Although entrepreneurship is encouraged by startup hubs and postsecondary programs, discussions about mental health are usually absent from them, the report noted.

This is one of the first studies to examine Canadian entrepreneurs and their mental health at the national level, said Mr. Hosseiny and Michael Denham, president and CEO of the Business Development Bank of Canada, a Crown corporation bank that sponsored the study.

“The study confirmed what we knew with some rigour,” Mr. Denham said. “There are barriers around the cost of diagnosis and treatment. There’s the stigma.”

Entrepreneurs face unique stressors, the study noted, the biggest of which is income uncertainty.

Christina Tolkamp experienced that when she left a consulting job to found her own company, Vancouver-based CareCrew Technologies Corp., and develop the Caren App, designed to help families co-ordinate looking after aging loved ones.

“Even when I raised money, when things go over budget, it’s easiest just to take from your own salary,” she said.

Ms. Tolkamp knew that starting a business would require a lifestyle change, but struggling to make rent was hard on her.

“You just feel so drained,” she said. “Because your personal finances are on the line, your business is on the line. You have investors’ money on the line, you have your staff and you have other family responsibilities.”

In April, 2018, she began seeing a clinical counsellor. “She asked me what I did for fun, and I said, ‘I don’t know. I don’t have time for fun,’ ” Ms. Tolkamp said.

She had student health coverage at the time because she was studying for a master’s degree at the University of British Columbia. But rarely do entrepreneurs have benefits to cover counsellor or psychologist visits; the CMHA study noted that entrepreneurs face financial barriers to accessing such services.

Clinical counsellors cost $120 a session, on average, according to the BC Association of Clinical Counsellors, and the Ontario Psychological Association recommends practitioners charge $225 an hour.

Some government agencies offer free services, but wait times are typically long, Mr. Hosseiny said, and the patient’s mental illness needs to be fairly severe in order to be referred to them.

“We don’t wait until people have Stage 4 cancer until we intervene. But we kind of do that for mental health,” he said.

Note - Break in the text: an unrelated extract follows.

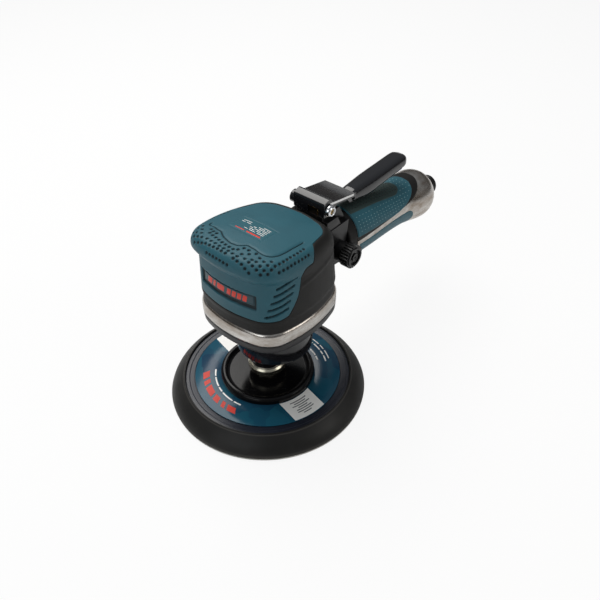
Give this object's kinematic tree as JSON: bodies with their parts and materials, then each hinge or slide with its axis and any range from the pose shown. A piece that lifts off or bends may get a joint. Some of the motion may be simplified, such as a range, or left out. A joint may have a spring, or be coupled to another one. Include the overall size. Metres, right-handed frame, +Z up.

Even if entrepreneurs have access to sick leave, they are less likely to take it; the report noted a culture of placing the business’s needs ahead of family and self-care.

“These 12- to 16-hour workdays are really glamorized,” said Ms. Jay, who recalled a four-month stretch last winter when she took only one full day off.

Mental-health effects were even more pronounced among female entrepreneurs and among those whose businesses were in the early growth stages, according to the study.

Six months after finding herself in tears too often, Ms. Jay is doing better by carving out time to be offline and setting more realistic deadlines.

“If you’re not setting those boundaries and not making sure you’re healthy and whole, how are you going to be able to show up at your 100 per cent?" she said. "You can’t.”